Identifying Mechanisms of Phage-host Interactions

Joy Yang, Massachusetts Institute of Technology

Photo of Joy Yang

Phage and their bacterial hosts are engaged in an age-old arms race, rapidly acquiring and/or evolving strategies such as adsorption inhibition, restriction-modification and CRISPR-Cas systems, among others. While phage predation is able to impact the ecological differentiation of its host, differentiation of the host strain also can impact the infection strategy. Sampling of ecologically differentiated but closely related hosts can provide insight into the variety of mechanisms by which phage infect their hosts. The Polz lab maintains the Nahant Collection, a rich data set of 277 Vibrio strains that have been challenged by 260 unique phage, all with sequenced genomes. This is the largest phylogenetically resolved host range cross test available to date. Furthermore, these host strains match to well-characterized populations that have been shown to be ecologically differentiated and the phage population captures a diverse range of infection strategies.
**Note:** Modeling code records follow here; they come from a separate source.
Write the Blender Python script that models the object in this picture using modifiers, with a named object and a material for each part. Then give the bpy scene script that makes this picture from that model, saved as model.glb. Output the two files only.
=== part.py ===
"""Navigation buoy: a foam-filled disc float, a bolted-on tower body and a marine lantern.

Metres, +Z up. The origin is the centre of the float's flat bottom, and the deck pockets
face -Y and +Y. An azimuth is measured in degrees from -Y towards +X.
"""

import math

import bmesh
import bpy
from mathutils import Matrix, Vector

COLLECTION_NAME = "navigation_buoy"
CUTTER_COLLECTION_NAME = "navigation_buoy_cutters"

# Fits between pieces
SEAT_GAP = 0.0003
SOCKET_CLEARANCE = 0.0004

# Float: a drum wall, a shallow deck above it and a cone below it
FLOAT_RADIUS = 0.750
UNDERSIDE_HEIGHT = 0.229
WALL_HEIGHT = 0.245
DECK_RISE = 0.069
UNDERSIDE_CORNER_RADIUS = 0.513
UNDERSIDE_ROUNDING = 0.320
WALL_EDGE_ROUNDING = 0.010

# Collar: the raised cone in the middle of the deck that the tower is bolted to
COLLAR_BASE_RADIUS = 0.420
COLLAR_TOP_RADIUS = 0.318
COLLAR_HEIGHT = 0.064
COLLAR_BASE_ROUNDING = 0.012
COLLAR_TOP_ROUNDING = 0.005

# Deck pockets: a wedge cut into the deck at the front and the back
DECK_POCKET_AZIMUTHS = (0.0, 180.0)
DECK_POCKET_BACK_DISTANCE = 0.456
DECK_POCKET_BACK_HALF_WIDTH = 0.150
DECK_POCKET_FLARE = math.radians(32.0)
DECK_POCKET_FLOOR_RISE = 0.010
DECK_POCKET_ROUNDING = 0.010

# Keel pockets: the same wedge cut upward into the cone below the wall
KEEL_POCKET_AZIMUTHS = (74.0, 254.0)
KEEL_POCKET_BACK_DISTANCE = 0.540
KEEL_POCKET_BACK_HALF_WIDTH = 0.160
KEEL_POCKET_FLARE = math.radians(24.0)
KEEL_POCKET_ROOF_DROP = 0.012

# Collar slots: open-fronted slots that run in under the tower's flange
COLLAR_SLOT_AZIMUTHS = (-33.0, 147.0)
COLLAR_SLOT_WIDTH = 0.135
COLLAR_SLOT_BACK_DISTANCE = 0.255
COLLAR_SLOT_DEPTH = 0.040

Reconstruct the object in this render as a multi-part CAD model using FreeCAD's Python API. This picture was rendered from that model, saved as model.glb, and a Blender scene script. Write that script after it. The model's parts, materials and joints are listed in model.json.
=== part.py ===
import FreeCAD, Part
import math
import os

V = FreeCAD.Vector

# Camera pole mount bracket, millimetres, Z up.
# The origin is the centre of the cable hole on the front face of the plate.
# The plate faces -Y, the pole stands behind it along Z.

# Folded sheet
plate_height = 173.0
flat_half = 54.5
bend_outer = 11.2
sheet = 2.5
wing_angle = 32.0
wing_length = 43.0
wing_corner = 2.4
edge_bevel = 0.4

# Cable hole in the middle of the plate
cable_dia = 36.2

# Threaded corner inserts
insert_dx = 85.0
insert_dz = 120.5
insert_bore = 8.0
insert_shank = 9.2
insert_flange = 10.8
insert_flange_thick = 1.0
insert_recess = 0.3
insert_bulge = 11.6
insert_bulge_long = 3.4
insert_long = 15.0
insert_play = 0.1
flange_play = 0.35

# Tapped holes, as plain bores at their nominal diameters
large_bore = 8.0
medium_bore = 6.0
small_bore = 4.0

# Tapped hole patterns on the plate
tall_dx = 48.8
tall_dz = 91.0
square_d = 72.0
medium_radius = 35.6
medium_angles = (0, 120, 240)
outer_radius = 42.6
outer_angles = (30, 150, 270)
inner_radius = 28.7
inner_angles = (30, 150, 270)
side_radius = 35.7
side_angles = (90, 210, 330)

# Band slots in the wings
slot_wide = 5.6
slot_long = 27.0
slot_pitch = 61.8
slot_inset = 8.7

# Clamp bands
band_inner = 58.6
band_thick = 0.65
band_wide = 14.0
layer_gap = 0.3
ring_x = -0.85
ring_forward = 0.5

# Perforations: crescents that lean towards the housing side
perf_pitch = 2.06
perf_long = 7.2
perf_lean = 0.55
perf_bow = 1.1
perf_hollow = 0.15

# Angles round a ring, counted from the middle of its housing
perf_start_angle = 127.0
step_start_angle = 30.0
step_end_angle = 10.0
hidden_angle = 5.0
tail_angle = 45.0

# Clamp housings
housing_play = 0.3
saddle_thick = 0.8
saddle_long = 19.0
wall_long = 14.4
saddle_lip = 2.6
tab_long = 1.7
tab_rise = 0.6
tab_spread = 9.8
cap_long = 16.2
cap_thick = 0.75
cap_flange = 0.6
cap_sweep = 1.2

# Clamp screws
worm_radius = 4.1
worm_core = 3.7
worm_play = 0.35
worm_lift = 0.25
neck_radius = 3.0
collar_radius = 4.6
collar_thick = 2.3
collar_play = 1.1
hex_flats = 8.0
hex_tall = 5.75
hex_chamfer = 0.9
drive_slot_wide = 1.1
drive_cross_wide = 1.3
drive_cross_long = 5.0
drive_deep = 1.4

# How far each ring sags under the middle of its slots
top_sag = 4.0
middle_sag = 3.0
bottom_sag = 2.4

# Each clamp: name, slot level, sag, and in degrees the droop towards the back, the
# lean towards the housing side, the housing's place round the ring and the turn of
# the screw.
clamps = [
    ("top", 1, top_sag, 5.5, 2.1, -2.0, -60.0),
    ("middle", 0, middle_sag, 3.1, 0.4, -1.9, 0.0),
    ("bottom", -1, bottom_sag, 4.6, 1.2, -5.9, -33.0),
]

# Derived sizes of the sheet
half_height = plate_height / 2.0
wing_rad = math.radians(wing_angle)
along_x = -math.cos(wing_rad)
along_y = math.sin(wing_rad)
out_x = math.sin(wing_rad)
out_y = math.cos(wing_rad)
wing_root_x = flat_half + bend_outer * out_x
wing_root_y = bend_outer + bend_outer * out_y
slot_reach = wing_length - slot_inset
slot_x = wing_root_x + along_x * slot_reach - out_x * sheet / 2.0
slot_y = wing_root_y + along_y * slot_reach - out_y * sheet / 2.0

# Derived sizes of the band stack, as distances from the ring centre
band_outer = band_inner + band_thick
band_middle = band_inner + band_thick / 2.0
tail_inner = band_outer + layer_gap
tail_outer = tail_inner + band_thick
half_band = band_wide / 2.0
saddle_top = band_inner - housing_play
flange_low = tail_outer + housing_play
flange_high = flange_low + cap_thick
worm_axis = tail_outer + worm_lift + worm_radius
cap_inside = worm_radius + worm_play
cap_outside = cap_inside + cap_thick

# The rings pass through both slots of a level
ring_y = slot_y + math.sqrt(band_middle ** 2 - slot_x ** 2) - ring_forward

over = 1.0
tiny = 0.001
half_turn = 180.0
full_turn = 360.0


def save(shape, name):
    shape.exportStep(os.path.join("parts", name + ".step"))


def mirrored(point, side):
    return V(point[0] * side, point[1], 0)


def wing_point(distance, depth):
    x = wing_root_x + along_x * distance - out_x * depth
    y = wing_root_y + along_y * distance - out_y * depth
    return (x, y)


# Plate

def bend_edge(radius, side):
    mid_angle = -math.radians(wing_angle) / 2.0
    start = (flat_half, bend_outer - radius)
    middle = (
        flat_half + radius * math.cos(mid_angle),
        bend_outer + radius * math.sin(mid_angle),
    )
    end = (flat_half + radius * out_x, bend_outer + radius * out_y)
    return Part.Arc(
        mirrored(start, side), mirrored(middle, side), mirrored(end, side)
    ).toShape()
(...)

Mapping out the depths of this rich data set requires carefully designed analysis techniques as well as further experimental exploration. I will first develop methods for systematically identifying genetic pathways that may be involved with phage-host interactions while accounting for population structure. Next, I will focus on a particular mechanism involving tRNAs that the Nahant Collection, on its own, may be underpowered to explore, but in combination with external sources, can be capable of providing valuable insights.